● Requirements: Please give the listing again, word for word, with nothing left out.

● Dataset excerpt:
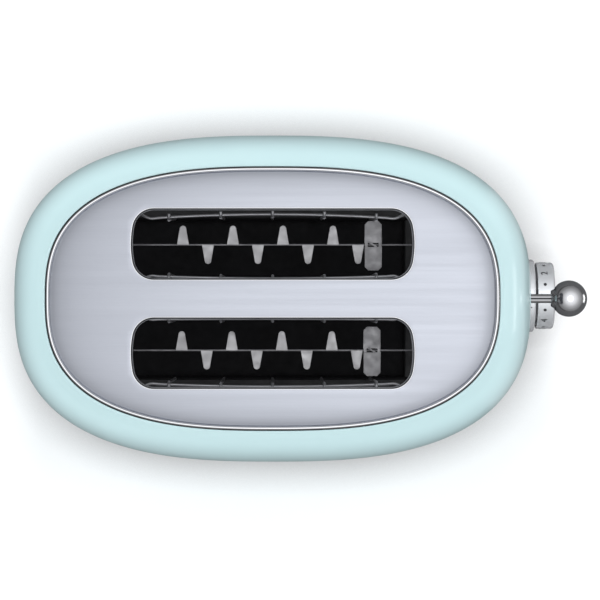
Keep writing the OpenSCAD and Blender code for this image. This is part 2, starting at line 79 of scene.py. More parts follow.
PLAN_POWER = 2.68
SHOULDER_POWER = 2.6
WIDEST_Z = 85 * MM
BASE_INSET = 2.5 * MM
SHELL_T = 1.2 * MM
CREST_U = 0.25
MOUTH_GAP = 0.5 * MM
RIM_ROLL = 1.0 * MM
MOUTH_A, MOUTH_B = PLATE_A + MOUTH_GAP, PLATE_B + MOUTH_GAP
CREST_ANGLE = math.acos(CREST_U ** (SHOULDER_POWER / 2))
SHOULDER_H = (RIM_Z - WIDEST_Z) / math.sin(CREST_ANGLE) ** (2 / SHOULDER_POWER)

SLOT_Y = mid(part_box("bread_carrier_rear")[0].y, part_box("bread_carrier_rear")[1].y)
SLOT_L, SLOT_W = 158.6 * MM, 39.6 * MM
SLOT_CORNER_R, SLOT_END_R = 12 * MM, 54 * MM
LEVER_Z = mid(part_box("lever_rod")[0].z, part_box("lever_rod")[1].z)
ROD_R = (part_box("lever_rod")[1].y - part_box("lever_rod")[0].y) / 2
LEVER_TRAVEL = next(j for j in frame["joints"] if j["name"] == "lever_slide")["range_m"][1]
DIAL_LO, DIAL_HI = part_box("browning_dial")
DIAL_Y, DIAL_Z = mid(DIAL_LO.y, DIAL_HI.y), mid(DIAL_LO.z, DIAL_HI.z)
DIAL_R = (DIAL_HI.z - DIAL_LO.z) / 2
DIAL_STEP_DEG = 45
MARK_TURN_DEG = -2.9
INDEX_TURN_DEG = -19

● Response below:
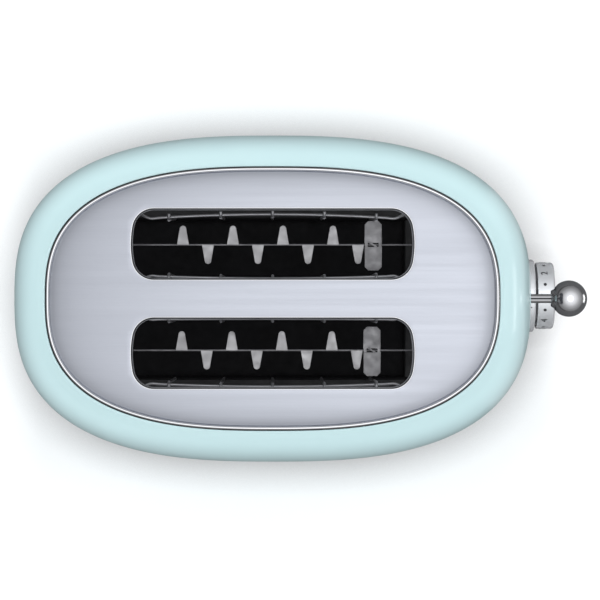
Keep writing the OpenSCAD and Blender code for this image. This is part 2, starting at line 79 of scene.py. More parts follow.
PLAN_POWER = 2.68
SHOULDER_POWER = 2.6
WIDEST_Z = 85 * MM
BASE_INSET = 2.5 * MM
SHELL_T = 1.2 * MM
CREST_U = 0.25
MOUTH_GAP = 0.5 * MM
RIM_ROLL = 1.0 * MM
MOUTH_A, MOUTH_B = PLATE_A + MOUTH_GAP, PLATE_B + MOUTH_GAP
CREST_ANGLE = math.acos(CREST_U ** (SHOULDER_POWER / 2))
SHOULDER_H = (RIM_Z - WIDEST_Z) / math.sin(CREST_ANGLE) ** (2 / SHOULDER_POWER)

SLOT_Y = mid(part_box("bread_carrier_rear")[0].y, part_box("bread_carrier_rear")[1].y)
SLOT_L, SLOT_W = 158.6 * MM, 39.6 * MM
SLOT_CORNER_R, SLOT_END_R = 12 * MM, 54 * MM
LEVER_Z = mid(part_box("lever_rod")[0].z, part_box("lever_rod")[1].z)
ROD_R = (part_box("lever_rod")[1].y - part_box("lever_rod")[0].y) / 2
LEVER_TRAVEL = next(j for j in frame["joints"] if j["name"] == "lever_slide")["range_m"][1]
DIAL_LO, DIAL_HI = part_box("browning_dial")
DIAL_Y, DIAL_Z = mid(DIAL_LO.y, DIAL_HI.y), mid(DIAL_LO.z, DIAL_HI.z)
DIAL_R = (DIAL_HI.z - DIAL_LO.z) / 2
DIAL_STEP_DEG = 45
MARK_TURN_DEG = -2.9
INDEX_TURN_DEG = -19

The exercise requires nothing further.